- Born: India
- Occupation: Gastroenterologist
- Known for: Gastro Intestinal Endoscopy
- Awards: Padma Shri
- Website: on Medanta

= Randhir Sud =

Indian gastroenterologist

Randhir Sud is an Indian gastroenterologist and the Chairman of the Medanta Institute of Digestive and Hepatobiliary Sciences. He is known for his contributions in gastrointestinal oncology in India. He is a former co-chairman of the department of gastroenterology at Sir Ganga Ram Hospital, New Delhi.

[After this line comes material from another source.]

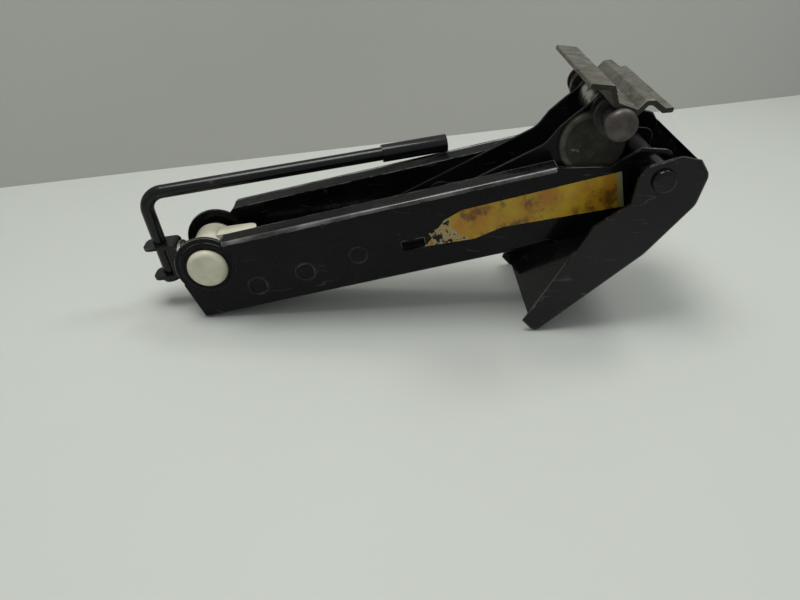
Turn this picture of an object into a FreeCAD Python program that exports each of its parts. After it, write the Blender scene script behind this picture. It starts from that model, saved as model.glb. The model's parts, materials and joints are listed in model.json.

Sud graduated in medicine (MBBS) from the Government Medical College, Amritsar in 1977 and started his career as a junior resident doctor at the All India Institute of Medical Sciences, Delhi in 1979. While working, he continued his studies at AIIMS to secure an MD in 1981 and followed it up with a DM in gastroenterology in 1983. He worked at AIIMS till 1985 and moved to Sir Ganga Ram Hospital, Delhi, where he worked for 25 years till his move to Medanta in 2010. In between, he also served as a visiting professor at the Harvard Medical School, Boston in 1999, at the University of Texas Medical Branch (UTMB), Galveston, Texas and the University of Alabama, Birmingham. He is also an examiner for the Diplomate of National Board examinations in Gastroenterology of the National Board of Examinations. The Government of India awarded him the fourth highest civilian honour of the Padma Shri, in 2008, for his contributions to medicine.